3 min read

You already know the ladder is leaning against the wrong wall

Here's why you'll do nothing about it
You already know the ladder is leaning against the wrong wall
Photo by Max Böhme / Unsplash

The problem isn't awareness. It's the five quiet forces keeping you exactly where you are. Thomas Merton said it decades ago: "People may spend their whole lives climbing the ladder of success only to find, once they reach the top, that the ladder is leaning against the wrong wall." 

Most career professionals today have either heard that line or felt it.

The career ladder — go to school, get a stable job, climb, retire — is a model that made sense when wealth came from labour. It doesn't work the same way anymore.

Technology has changed the physics of work. One person with a laptop can now reach millions, build products that sell while they sleep, and scale their knowledge without adding a single hour to their week.

Most people reading this already know that. They've read the articles. They've nodded along. And then they've gone back to climbing.
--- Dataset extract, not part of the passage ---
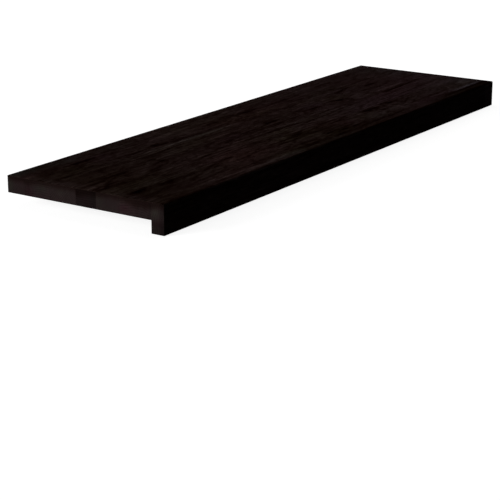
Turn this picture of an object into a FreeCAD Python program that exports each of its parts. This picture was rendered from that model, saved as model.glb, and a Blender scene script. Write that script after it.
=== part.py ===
import FreeCAD, Part
import os

# L-shaped stair tread of edge-glued oak: six full-length staves side by side make the panel, and a full-height
# nosing strip is glued on in front of them. All sizes are in millimetres.
# Frame: +Z up, +X along the tread, -Y to the front (nosing) side. The origin is under the middle of the tread,
# level with the foot of the nosing.

LENGTH = 900.0          # along X, end to end
DEPTH = 250.0           # along Y, from the nosing's front to the back edge
HEIGHT = 40.0           # from the nosing's foot to the walking face
PANEL_T = 23.0          # thickness of the panel behind the nosing
NOSE_T = 20.0           # thickness of the nosing strip, front to back

# Stave widths from the back edge to the nosing's glue joint. They add up to DEPTH - NOSE_T.
STAVES = [
    ("back_stave", 31.0),
    ("stave_2", 41.0),
    ("stave_3", 41.0),
    ("stave_4", 32.0),
    ("stave_5", 37.0),
    ("front_stave", 48.0),
]

R_NOSE_TOP = 2.0        # eased walking edge of the nosing
R_NOSE_FOOT = 1.0       # eased lower front edge of the nosing
R_LONG = 0.8            # eased long edges at the back and behind the nosing
R_END = 0.8             # eased edges round both sawn ends

assert abs(sum(w for _, w in STAVES) - (DEPTH - NOSE_T)) < 1e-9

y_front = -DEPTH / 2.0
y_back = DEPTH / 2.0
y_joint = y_front + NOSE_T
z_under = HEIGHT - PANEL_T
x0 = -LENGTH / 2.0
x1 = LENGTH / 2.0


def profile_solid():
    """The whole tread as one L-section bar, before it is divided at the glue joints."""
    pts = [
        (y_front, 0.0),
        (y_joint, 0.0),
        (y_joint, z_under),
        (y_back, z_under),
        (y_back, HEIGHT),
        (y_front, HEIGHT),
    ]
    vs = [FreeCAD.Vector(x0, y, z) for y, z in pts]
    face = Part.Face(Part.makePolygon(vs + [vs[0]]))
    return face.extrude(FreeCAD.Vector(LENGTH, 0, 0))


def long_edge(shape, y, z):
    """The edge along X that passes through (y, z)."""
    for e in shape.Edges:
        a, b = e.Vertexes[0].Point, e.Vertexes[-1].Point
        if (
            abs(abs(a.x - b.x) - LENGTH) < 1e-6
            and abs(a.y - y) < 1e-6
            and abs(a.z - z) < 1e-6
            and abs(b.y - y) < 1e-6
            and abs(b.z - z) < 1e-6
        ):
            return e
    raise RuntimeError("no long edge at y %s z %s" % (y, z))


tread = profile_solid()
for y, z, r in (
    (y_front, HEIGHT, R_NOSE_TOP),
    (y_front, 0.0, R_NOSE_FOOT),
    (y_joint, 0.0, R_LONG),
    (y_back, HEIGHT, R_LONG),
    (y_back, z_under, R_LONG),
):
    tread = tread.makeFillet(r, [long_edge(tread, y, z)])

# Eased edges round the two end faces.
for x in (x0, x1):
    ring = [
        e
        for e in tread.Edges
        if all(abs(v.Point.x - x) < 1e-6 for v in e.Vertexes)
        and abs(e.CenterOfMass.x - x) < 1e-6
    ]
    tread = tread.makeFillet(R_END, ring)

if not tread.isValid():
    raise RuntimeError("the eased profile is not valid")


def between(ya, yb):
    """The slice of the tread between two glue planes."""
    m = 5.0
    cutter = Part.makeBox(
        LENGTH + 2 * m,
        yb - ya,
        HEIGHT + 2 * m,
        FreeCAD.Vector(x0 - m, ya, -m),
    )
    piece = tread.common(cutter)
    solids = piece.Solids
    if len(solids) != 1 or not solids[0].isValid():
        raise RuntimeError("the slice %s..%s is not one valid solid" % (ya, yb))
    return solids[0]


pieces = {}
y_hi = y_back
for i, (name, width) in enumerate(STAVES):
    y_lo = y_hi - width
    top = y_hi + (5.0 if i == 0 else 0.0)
    pieces[name] = between(y_lo, top)
    y_hi = y_lo
pieces["nosing_strip"] = between(y_front - 5.0, y_joint)

os.makedirs("parts", exist_ok=True)
total = 0.0
for name, solid in pieces.items():
    total += solid.Volume
    b = solid.BoundBox
    print(
        "%-13s %8.1f cm3  x %.1f..%.1f  y %.1f..%.1f  z %.1f..%.1f"
        % (name, solid.Volume / 1000.0, b.XMin, b.XMax, b.YMin, b.YMax, b.ZMin, b.ZMax)
    )
    solid.exportStep(os.path.join("parts", name + ".step"))
print("whole bar %.1f cm3, pieces together %.1f cm3" % (tread.Volume / 1000.0, total / 1000.0))
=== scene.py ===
import math

import bpy
import numpy as np
from mathutils import Matrix, Vector
from mathutils.geometry import delaunay_2d_cdt


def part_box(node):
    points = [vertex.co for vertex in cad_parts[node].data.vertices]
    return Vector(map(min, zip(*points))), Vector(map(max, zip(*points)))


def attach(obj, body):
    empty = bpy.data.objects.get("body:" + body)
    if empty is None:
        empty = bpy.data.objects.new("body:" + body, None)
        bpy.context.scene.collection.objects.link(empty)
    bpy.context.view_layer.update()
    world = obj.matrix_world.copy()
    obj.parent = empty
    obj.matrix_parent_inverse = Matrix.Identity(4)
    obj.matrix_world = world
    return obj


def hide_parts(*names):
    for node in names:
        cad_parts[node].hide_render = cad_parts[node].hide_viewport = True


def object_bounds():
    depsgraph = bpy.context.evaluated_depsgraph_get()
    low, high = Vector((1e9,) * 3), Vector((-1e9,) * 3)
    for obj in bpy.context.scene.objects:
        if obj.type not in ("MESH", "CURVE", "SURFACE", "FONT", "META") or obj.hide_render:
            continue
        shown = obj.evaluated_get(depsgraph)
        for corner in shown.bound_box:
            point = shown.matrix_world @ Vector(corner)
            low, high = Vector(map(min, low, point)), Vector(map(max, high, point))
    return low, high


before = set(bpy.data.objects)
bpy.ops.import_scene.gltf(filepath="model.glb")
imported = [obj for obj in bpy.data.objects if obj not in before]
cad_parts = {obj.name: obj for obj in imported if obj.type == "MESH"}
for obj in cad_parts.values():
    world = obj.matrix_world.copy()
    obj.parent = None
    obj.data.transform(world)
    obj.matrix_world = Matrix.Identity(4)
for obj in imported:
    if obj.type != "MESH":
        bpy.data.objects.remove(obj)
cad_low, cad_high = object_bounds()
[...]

So this isn't a piece about why the ladder is wrong. You know that. This is about the five reasons you're going to keep climbing it anyway.

REASON 1: You are the ladder

James Clear is precise on this: people don't resist change because they lack information. They resist it because change threatens who they believe they are. If you've been a sales director, a finance manager, or a senior consultant for fifteen years, that title isn't just what you do. It's who you are. Clear calls this identity — and Jung called it the persona. The mask worn so long it fuses with the face beneath. Stepping off the career path doesn't feel like a career decision. It feels like a small death. And the mind will do almost anything to avoid that.

REASON 2: The fear of losing beats the excitement of gaining

Behavioural economics has a name for this: loss aversion. The brain weights a potential loss roughly twice as heavily as an equivalent gain. So the salary you might leave behind feels far more real than the freedom you might build. Marcus Aurelius wrote constantly about how we suffer more in imagination than in reality. The fear of leaving your career isn't rational — it's a story the mind runs on a loop. Until that story is examined and challenged directly, it runs the show.

REASON 3: The "not yet" trap

This one is the most dangerous because it sounds responsible. When the kids are older. When the mortgage is paid. When things settle down. Epictetus understood this trap two thousand years ago.

"Not yet" is procrastination dressed in a business suit. The brutal truth is that the conditions never arrive.

The Stoics called this a failure to distinguish between what is in your control and what you're using as an excuse. Every year you wait, you're not being cautious.

You're making a decision — you're just not calling it one.

REASON 4: Your social circle is still climbing

We talk about social proof as a growth tool. But it cuts both ways. If everyone in your peer group is still on the ladder, stepping off it feels socially deviant. There's a tribal cost.

Naval Ravikant is direct about this: the crowd moves toward safety, not toward leverage. This isn't a criticism of your peers — it's a law of human behaviour.

The environment you're in shapes what feels normal. If nobody around you is building, starting, or experimenting with leverage, the idea will keep feeling abstract. And abstract ideas don't change careers.

REASON 5: You know it in your head. You don't believe it in your gut.

This is the one nobody talks about. You can read this article, agree with every word, share it, and still do nothing.

Because there's a gap between intellectual understanding and embodied belief.

Napoleon Hill called it faith — not the religious kind, but the emotionalised conviction that something is genuinely possible for you specifically. Not for Naval. Not for someone else. For you, with your background, your experience, your specific knowledge. Until that gap closes, information alone changes nothing.


None of this means you have to quit your job tomorrow. The smartest move is usually to build leverage alongside what you already do — start the experiment while the salary covers the risk. But that only happens when you stop treating awareness as action.

You don't have to feel ready. You have to feel honest.

And the honest question is this: "What, specifically, is the story you're telling yourself about why this doesn't apply to you?"